07 dezembro, 2014

Tempo

Outro dia minha filha foi sair do meu quarto e esticou-se na pontas dos pés, e eu pensei: que bom que ela ainda não alcança a maçaneta. O tempo me devora. É maravilhoso ver meus filhos crescerem, é maravilhoso envelhecer. Mas o tempo nos engole. Gostaria de ser mais do que sou, porque minha mente me dá rasteiras. Eterno. Como gostaria que certas coisas fossem eternas. O jeito como Manuela aperta os olhos e move sua boca em silêncio para me segredar doçuras, que eu nunca entendo. A forma como ela recria todas as coisas, pano é batom, batom é chocolate, vassoura é espada, linha é macarrão, agulha é colher. Queria que minha mente se lembrasse para sempre do seu cheiro e do seu modo maduro de refletir sobre a vida, sobre si, a forma como olha firme nos meus olhos e me aconselha a fazer a coisa certa. Gostaria que fosse eterno para mim os afagos dela e do irmão todas as manhãs, quando se abraçam e rolam na minha cama e Henrique, com a boca aberta, beija de modo intenso e babado todo o corpo de sua irmã.
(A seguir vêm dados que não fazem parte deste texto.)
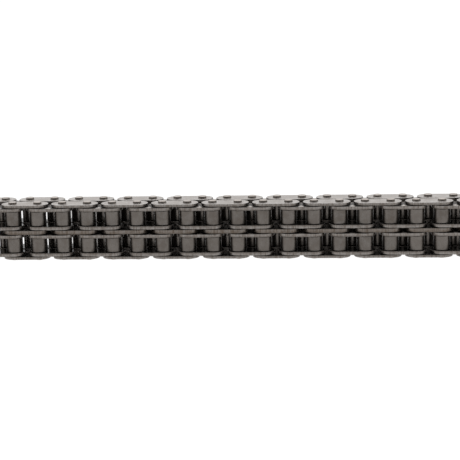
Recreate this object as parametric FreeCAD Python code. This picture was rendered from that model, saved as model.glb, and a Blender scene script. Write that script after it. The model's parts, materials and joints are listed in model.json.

Gostaria de nunca esquecer-me do olhar de Henrique, azul, profundo, sabido e dos sons que emite: mamã...boaaaaa...Queria, como Manoel, amarrar o tempo no poste, mas depois voltar para soltá-lo. Soltá-lo doce e lentamente vendo se afastar de mim devagar, deixando um rastro cheiroso, para que, através do olfato, eu sempre me lembre. De Leo com Manuela aos ombros e Henrique aos braços. Da pequena pulando de todos os móveis da casa, do pequeno se arrastando pela casa, agarrando meu seio, gritando de alegria por todas as coisas. Devorando o mundo com todos os sentidos e a mais profunda alegria da descoberta. A sutileza com que ele esfrega um dedinho no outro e observa o movimento das mãos. Um cheiro suave como rastro, que me traga de volta o que vivi, de modo que minha mente não trapaceie. Outra noite Manuela foi sair do meu quarto e se pôs na ponta dos pés para abrir a porta e eu pensei: que bom. Ela ainda não alcança.